Starting at the line containing "casing_left();", copy each line exactly, ending with the line containing "bpy.context.scene.collection.objects.link(empty)". Leave out everything else.

### COLLECTED DATA ###

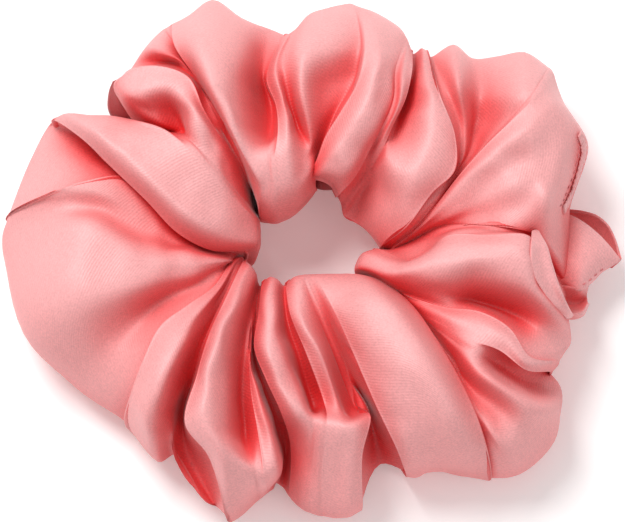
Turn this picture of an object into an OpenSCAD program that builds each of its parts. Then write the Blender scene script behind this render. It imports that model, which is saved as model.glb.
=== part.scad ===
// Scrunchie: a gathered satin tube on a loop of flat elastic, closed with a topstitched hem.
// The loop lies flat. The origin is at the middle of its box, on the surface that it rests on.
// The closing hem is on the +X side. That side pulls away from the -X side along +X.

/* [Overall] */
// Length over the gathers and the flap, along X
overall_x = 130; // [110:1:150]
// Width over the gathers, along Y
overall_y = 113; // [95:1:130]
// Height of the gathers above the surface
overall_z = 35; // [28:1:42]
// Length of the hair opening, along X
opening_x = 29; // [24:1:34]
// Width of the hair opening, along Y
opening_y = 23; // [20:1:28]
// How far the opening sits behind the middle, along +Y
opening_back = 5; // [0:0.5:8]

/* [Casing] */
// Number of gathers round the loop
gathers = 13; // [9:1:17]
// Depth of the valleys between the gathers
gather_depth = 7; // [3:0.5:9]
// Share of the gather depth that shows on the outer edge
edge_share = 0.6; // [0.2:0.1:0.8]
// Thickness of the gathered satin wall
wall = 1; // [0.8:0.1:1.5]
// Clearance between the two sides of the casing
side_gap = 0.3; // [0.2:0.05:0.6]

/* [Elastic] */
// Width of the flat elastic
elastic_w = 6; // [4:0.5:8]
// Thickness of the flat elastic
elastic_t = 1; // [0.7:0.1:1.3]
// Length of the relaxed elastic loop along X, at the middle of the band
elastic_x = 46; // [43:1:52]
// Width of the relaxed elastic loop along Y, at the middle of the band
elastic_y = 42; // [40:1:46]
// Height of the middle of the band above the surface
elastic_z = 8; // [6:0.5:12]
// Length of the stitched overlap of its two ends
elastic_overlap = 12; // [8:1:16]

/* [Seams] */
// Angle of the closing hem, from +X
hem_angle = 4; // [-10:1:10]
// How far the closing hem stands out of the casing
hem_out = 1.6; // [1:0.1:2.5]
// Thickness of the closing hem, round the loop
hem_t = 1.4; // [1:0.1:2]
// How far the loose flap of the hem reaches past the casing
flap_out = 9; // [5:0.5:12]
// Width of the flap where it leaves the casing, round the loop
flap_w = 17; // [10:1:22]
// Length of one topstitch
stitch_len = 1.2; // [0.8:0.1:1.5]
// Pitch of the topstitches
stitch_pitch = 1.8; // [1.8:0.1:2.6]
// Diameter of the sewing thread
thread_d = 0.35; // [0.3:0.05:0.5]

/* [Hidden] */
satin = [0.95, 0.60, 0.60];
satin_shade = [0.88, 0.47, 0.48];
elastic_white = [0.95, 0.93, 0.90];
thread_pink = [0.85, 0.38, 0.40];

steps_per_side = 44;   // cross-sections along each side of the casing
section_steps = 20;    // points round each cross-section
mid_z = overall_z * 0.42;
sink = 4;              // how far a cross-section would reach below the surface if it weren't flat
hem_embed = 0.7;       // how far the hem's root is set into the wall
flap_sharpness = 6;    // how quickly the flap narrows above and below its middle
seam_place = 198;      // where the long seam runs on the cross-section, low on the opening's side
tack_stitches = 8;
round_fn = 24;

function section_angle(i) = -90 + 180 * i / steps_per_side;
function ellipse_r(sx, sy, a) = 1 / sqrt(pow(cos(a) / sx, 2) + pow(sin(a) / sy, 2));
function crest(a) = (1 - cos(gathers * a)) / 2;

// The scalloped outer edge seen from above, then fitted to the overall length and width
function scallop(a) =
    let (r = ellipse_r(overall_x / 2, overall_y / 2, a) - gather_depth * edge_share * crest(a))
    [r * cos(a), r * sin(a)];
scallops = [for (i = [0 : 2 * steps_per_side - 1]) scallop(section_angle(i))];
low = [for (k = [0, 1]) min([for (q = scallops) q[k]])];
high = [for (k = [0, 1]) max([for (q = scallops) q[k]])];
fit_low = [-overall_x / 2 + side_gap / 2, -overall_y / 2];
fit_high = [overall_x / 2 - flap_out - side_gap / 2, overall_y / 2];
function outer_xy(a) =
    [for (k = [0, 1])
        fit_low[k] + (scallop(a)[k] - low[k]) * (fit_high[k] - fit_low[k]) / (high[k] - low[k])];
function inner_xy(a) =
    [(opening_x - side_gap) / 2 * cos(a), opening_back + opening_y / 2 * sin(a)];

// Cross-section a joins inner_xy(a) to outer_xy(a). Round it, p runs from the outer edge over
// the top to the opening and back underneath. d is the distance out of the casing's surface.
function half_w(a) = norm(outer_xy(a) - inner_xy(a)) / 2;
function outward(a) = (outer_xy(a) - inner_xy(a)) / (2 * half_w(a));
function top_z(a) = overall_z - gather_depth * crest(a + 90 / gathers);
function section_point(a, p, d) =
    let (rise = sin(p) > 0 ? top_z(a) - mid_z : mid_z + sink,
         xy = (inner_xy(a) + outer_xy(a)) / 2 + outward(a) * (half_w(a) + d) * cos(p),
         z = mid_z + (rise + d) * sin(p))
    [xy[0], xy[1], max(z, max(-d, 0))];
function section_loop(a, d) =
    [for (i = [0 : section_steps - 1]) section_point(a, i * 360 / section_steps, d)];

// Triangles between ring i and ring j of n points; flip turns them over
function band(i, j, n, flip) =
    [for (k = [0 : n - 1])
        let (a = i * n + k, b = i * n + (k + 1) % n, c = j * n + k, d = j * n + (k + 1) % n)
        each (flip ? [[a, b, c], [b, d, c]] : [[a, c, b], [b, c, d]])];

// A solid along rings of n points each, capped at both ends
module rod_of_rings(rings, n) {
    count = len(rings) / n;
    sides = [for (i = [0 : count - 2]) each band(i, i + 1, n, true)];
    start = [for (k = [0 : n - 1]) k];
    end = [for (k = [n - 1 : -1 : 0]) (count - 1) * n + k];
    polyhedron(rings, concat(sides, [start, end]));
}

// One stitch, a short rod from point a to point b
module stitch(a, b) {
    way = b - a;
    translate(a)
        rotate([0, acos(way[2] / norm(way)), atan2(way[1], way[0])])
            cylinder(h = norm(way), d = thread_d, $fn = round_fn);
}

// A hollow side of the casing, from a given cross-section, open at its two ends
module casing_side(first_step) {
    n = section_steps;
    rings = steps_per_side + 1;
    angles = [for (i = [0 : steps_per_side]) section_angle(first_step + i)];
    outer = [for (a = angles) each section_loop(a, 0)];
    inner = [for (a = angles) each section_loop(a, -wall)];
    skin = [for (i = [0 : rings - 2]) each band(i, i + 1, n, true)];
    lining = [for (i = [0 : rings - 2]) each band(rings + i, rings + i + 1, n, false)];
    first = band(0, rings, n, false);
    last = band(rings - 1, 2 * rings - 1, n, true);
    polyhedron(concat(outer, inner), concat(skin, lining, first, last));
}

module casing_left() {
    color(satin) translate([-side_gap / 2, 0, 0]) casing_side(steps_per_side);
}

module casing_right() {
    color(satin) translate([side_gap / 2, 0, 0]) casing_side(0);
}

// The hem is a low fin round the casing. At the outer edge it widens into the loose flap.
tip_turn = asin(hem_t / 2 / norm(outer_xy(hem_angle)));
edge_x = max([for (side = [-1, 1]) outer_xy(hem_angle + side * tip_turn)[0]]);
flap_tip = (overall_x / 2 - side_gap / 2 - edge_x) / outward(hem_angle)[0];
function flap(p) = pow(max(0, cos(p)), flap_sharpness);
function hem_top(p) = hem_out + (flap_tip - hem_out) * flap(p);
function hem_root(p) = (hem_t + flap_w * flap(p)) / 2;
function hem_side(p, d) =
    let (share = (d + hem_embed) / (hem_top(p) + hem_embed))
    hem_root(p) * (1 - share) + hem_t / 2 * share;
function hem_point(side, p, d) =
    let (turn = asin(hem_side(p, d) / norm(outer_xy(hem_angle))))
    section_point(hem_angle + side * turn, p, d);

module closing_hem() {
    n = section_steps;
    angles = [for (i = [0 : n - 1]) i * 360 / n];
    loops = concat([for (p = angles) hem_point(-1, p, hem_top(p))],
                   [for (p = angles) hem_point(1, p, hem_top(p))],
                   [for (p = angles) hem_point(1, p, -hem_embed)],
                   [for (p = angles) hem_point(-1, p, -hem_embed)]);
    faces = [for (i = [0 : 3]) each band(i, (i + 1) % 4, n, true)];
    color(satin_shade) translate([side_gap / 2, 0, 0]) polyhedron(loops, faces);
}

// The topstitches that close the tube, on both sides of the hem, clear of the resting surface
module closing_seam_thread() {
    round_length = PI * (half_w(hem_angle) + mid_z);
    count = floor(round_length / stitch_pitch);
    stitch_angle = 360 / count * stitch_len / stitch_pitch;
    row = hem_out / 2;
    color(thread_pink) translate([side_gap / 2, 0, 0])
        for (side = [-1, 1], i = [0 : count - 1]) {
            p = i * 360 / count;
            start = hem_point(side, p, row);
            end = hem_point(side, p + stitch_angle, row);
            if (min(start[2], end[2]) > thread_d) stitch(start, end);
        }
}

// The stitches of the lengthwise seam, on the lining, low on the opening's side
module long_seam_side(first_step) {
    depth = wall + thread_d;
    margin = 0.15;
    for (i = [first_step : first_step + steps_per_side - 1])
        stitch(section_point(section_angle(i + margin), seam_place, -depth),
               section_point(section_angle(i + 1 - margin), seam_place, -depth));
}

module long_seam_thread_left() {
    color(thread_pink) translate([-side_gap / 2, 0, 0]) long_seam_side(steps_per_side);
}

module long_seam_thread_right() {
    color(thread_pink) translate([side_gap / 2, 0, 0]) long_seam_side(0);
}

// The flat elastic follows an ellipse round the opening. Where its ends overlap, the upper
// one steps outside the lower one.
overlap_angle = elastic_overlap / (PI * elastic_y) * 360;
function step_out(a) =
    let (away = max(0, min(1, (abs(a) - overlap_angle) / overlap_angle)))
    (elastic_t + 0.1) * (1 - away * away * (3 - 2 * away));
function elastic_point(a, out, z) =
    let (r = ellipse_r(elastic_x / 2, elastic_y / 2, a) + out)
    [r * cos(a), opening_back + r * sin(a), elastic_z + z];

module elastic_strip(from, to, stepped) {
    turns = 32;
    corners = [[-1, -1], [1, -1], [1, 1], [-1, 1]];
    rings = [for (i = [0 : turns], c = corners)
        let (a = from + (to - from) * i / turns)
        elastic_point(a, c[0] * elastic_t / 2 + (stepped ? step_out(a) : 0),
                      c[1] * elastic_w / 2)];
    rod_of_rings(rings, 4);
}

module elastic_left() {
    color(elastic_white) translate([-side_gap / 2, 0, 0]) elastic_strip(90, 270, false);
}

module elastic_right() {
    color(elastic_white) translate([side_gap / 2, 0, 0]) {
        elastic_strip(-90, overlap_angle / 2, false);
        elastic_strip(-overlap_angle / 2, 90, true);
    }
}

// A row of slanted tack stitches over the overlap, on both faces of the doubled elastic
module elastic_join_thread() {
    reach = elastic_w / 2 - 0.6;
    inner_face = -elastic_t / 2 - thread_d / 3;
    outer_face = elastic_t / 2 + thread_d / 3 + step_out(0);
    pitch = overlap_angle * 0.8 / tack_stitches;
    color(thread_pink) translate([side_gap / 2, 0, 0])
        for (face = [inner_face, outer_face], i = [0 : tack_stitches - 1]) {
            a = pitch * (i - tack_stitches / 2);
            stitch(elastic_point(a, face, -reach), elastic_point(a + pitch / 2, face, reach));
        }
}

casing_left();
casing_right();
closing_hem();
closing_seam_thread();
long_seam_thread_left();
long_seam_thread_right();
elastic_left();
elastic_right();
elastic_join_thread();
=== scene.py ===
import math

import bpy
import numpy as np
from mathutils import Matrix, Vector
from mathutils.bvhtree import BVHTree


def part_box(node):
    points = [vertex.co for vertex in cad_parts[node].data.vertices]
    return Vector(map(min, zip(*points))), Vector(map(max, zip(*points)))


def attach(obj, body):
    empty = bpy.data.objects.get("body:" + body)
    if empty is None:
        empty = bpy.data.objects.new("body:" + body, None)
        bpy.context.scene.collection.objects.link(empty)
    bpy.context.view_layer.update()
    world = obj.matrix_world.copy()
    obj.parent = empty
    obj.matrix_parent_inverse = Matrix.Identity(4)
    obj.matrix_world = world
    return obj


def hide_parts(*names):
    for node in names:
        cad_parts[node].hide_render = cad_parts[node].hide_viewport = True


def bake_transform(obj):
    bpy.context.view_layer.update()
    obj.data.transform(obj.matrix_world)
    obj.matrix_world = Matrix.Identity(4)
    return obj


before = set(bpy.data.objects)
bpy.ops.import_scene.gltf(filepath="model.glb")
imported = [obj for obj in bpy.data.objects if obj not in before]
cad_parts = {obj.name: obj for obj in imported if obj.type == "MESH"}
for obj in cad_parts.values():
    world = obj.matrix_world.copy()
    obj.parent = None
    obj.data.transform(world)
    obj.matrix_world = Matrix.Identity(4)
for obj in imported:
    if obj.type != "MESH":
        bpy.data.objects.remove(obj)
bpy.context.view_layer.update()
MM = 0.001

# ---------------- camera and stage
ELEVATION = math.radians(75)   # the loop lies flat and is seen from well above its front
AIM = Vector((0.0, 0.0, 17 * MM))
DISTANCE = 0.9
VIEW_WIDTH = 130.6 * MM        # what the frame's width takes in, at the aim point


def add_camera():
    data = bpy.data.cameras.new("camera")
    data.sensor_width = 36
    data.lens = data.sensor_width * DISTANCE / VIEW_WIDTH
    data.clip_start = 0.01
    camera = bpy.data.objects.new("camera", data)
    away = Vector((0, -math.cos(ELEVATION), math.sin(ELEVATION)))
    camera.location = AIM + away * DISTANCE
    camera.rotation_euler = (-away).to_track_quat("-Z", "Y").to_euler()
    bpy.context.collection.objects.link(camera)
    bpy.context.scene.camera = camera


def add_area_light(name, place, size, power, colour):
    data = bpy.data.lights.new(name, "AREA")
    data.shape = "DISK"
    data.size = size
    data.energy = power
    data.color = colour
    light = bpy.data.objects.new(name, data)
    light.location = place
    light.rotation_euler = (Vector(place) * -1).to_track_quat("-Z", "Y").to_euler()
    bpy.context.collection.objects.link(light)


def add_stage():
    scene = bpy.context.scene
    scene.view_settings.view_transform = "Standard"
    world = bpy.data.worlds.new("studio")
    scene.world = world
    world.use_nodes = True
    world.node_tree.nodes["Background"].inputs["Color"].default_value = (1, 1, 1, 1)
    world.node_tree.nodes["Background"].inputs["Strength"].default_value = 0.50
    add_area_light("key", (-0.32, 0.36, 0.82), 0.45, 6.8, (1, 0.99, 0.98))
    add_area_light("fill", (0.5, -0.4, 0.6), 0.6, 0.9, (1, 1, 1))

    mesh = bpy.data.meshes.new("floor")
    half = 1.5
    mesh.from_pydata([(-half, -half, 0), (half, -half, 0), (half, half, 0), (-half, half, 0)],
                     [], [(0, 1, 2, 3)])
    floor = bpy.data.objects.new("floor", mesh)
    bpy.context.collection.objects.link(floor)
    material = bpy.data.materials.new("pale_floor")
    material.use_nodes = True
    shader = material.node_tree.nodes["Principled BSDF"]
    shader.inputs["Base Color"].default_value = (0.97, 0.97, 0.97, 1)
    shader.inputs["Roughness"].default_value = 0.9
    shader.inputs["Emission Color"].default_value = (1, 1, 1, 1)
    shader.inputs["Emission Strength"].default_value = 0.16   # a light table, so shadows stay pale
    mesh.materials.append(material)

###

**SOLVED PROBLEM**
casing_left();
casing_right();
closing_hem();
closing_seam_thread();
long_seam_thread_left();
long_seam_thread_right();
elastic_left();
elastic_right();
elastic_join_thread();
=== scene.py ===
import math

import bpy
import numpy as np
from mathutils import Matrix, Vector
from mathutils.bvhtree import BVHTree


def part_box(node):
    points = [vertex.co for vertex in cad_parts[node].data.vertices]
    return Vector(map(min, zip(*points))), Vector(map(max, zip(*points)))


def attach(obj, body):
    empty = bpy.data.objects.get("body:" + body)
    if empty is None:
        empty = bpy.data.objects.new("body:" + body, None)
        bpy.context.scene.collection.objects.link(empty)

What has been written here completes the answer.